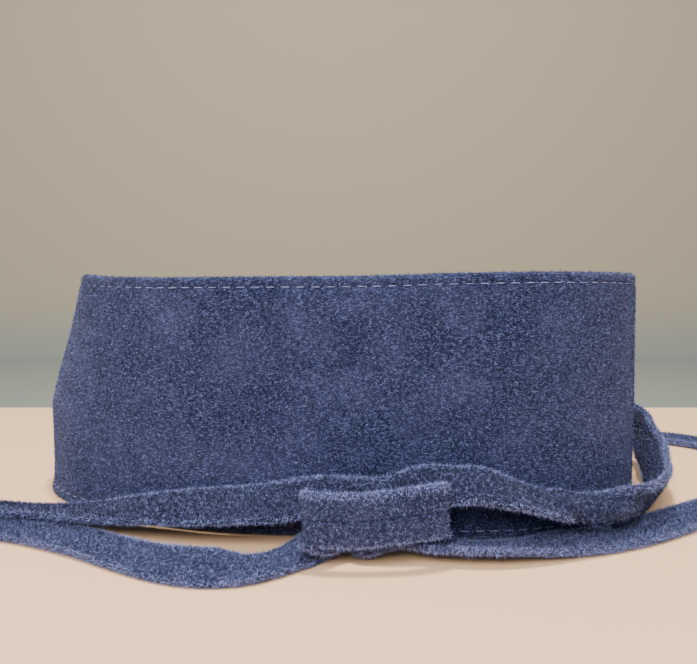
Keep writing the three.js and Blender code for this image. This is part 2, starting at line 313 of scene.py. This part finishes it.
def nap(name, piece, count, length, width, lift, material, share=None, lighter=None):
    """Fibres on a piece, each one thin triangle with a tone of its own, spread over its faces.

    share and lighter take face numbers and give how many fibres grow there and how light they are.
    """
    mesh = piece.data
    mesh.calc_loop_triangles()
    places = np.empty(len(mesh.vertices) * 3)
    mesh.vertices.foreach_get("co", places)
    places = places.reshape(-1, 3)
    corners = np.empty(len(mesh.loop_triangles) * 3, np.int32)
    mesh.loop_triangles.foreach_get("vertices", corners)
    faces = np.empty(len(mesh.loop_triangles), np.int32)
    mesh.loop_triangles.foreach_get("polygon_index", faces)
    a, b, c = (places[corners.reshape(-1, 3)[:, i]] for i in range(3))
    across = np.cross(b - a, c - a)
    area = np.linalg.norm(across, axis=1)
    chance = area if share is None else area * share(faces)
    chosen = rng.choice(len(area), count, p=chance / chance.sum())
    u, v = rng.random(count), rng.random(count)
    u, v = np.where(u + v > 1, 1 - u, u), np.where(u + v > 1, 1 - v, v)
    root = a[chosen] + u[:, None] * (b - a)[chosen] + v[:, None] * (c - a)[chosen]
    normal = across[chosen] / area[chosen][:, None]
    lay = rng.normal(size=(count, 3))
    lay -= normal * (lay * normal).sum(1)[:, None]
    lay /= np.linalg.norm(lay, axis=1)[:, None] + 1e-12
    side = np.cross(normal, lay)
    stray = rng.random(count) < stray_share
    rise = np.where(stray, rng.uniform(*stray_rise, count), rng.uniform(*lift, count))[:, None]
    long = (length * rng.uniform(*length_spread, count) * np.where(stray, stray_longer, 1.0))[:, None]
    tip = root + long * (lay * np.cos(rise) + normal * np.sin(rise))
    broad = width * rng.uniform(*width_spread, count)[:, None] / 2
    sunk = root - normal * root_depth
    points = np.stack([sunk - side * broad, sunk + side * broad, tip], axis=1).reshape(-1, 3)
    points[:, 2] = np.maximum(points[:, 2], root_depth)
    fibres = bpy.data.meshes.new(name)
    fibres.vertices.add(3 * count)
    fibres.vertices.foreach_set("co", points.ravel())
    fibres.loops.add(3 * count)
    fibres.loops.foreach_set("vertex_index", np.arange(3 * count, dtype=np.int32))
    fibres.polygons.add(count)
    fibres.polygons.foreach_set("loop_start", np.arange(0, 3 * count, 3, dtype=np.int32))
    fibres.update(calc_edges=True)
    tone = fibres.attributes.new("tone", "FLOAT", "FACE")
    tones = rng.random(count) + (0 if lighter is None else lighter(faces[chosen]))
    tone.data.foreach_set("value", tones.astype(np.float32))
    fibres.materials.append(material)
    made = bpy.data.objects.new(name, fibres)
    bpy.context.collection.objects.link(made)
    return made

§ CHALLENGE
Print exactly, and only, the lines beginning at the top of the listing and ending at the line with "over its faces.".

§ EXERCISE ANSWER
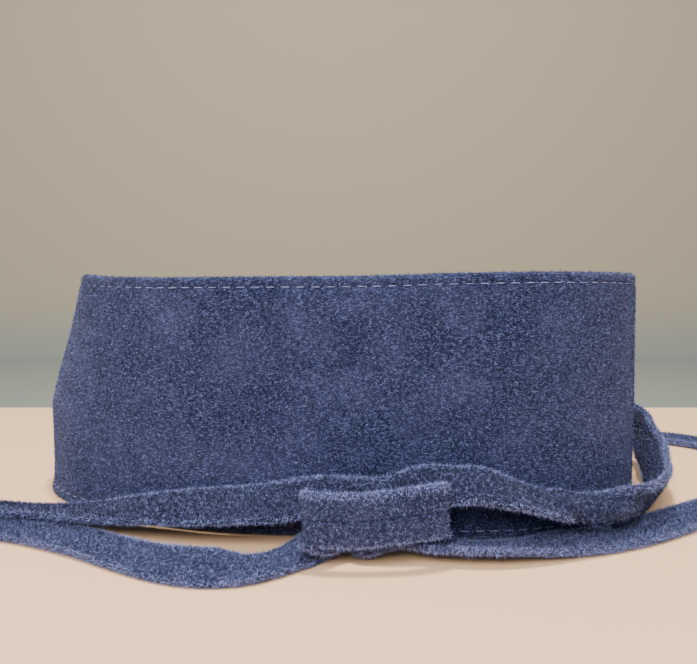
Keep writing the three.js and Blender code for this image. This is part 2, starting at line 313 of scene.py. This part finishes it.
def nap(name, piece, count, length, width, lift, material, share=None, lighter=None):
    """Fibres on a piece, each one thin triangle with a tone of its own, spread over its faces.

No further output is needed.